We have some designs that are based on this approach: https://gitlab.com/gitlab-org/gitlab-ee/issues/10432.
(2) Another approach is identifying events based on function or role. A compliance stakeholder may be participating in discussions throughout the VSM flow of a given change. GitLab can log all the times that a compliance stakeholder says something in GitLab, and each time represents a "compliance stakeholder event". By analyzing events, GitLab can tell you if teams are collaborating well, and correlate that with (hopefully) improved cycle times. For example, suppose in a given month, GitLab tells us that compliance stakeholder events happen very rarely, and they usually happen only during the late stages of the given workflow, shortly before a feature is planned to be released.
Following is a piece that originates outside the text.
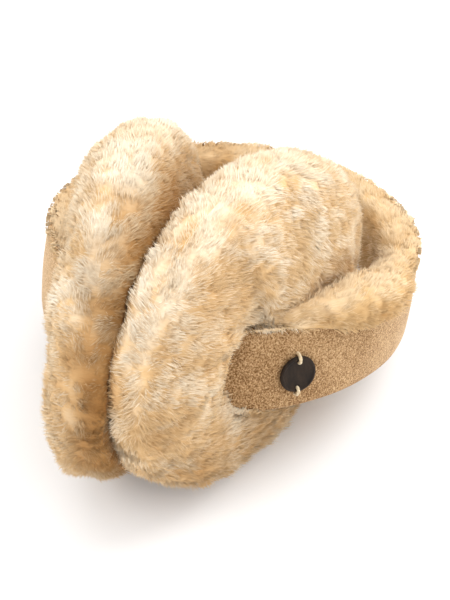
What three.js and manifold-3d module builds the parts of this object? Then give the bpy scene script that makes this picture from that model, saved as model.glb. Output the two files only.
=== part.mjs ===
/**
 * Sheepskin earmuffs: two thick wool ear pads on a suede headband that is lined with long wool.
 *
 * Millimetres, +Z up. The earmuffs lie on the plane Z = 0 as they settle on a table: on the
 * flattened lower rims of both pads and on the lower edge of the headband's top.
 *
 * Every piece is shaped in the headband's own frame, and the group that holds them tilts it:
 *   X  from the pads towards the top of the headband
 *   Y  across the head, the left pad at -Y and the right pad at +Y
 *   Z  along the axis of the loop, so it is the width of the headband
 */
import * as THREE from 'three';
import { mergeVertices } from 'three/addons/utils/BufferGeometryUtils.js';
import Module from 'manifold-3d';

const wasm = await Module();
wasm.setup();

// ---- driving dimensions -------------------------------------------------------------------

const REST_TILT = THREE.MathUtils.degToRad(16); // how far the loop tips down towards its top
const FLOOR = -58.4;                            // height of the table below the pads' axis
const GAP = 0.3;                                // clearance between pieces that touch

const PAD = {
  radiusX: 74,          // half length of an ear pad, along X
  radiusZ: 62,          // half height of an ear pad, along Z
  thickness: 47,
  splay: THREE.MathUtils.degToRad(12.4),        // how far a pad turns away from the other
  roundness: 0.66,      // power of the cosine that shapes the rim: 1 is a plain ellipse
  fullness: 0.9,        // power of the sine that shapes the faces
  around: 60,           // facets round the rim
  across: 24,           // facets from the middle of one face to the middle of the other
};

const DIMPLE = { x: -20, z: -10, depth: 13, radius: 29 }; // where the headband is sewn down
const SEAM = { depth: 2.2, halfWidth: 4 };                // the joint of a pad's two discs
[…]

This results in high cycle times. In a subsequent month, GitLab shows that compliance stakeholder events are more spread out, and happen earlier in the workflow on the average. This results in lower cycle times. GitLab will then aggregate all the statistics together and draw a correlation result: More ongoing and frequent compliance stakeholder collaboration results in lower cycle times. This information is pushed to the users/teams of GitLab, and they document as a best practice, and continue to measure/monitor this metric over time.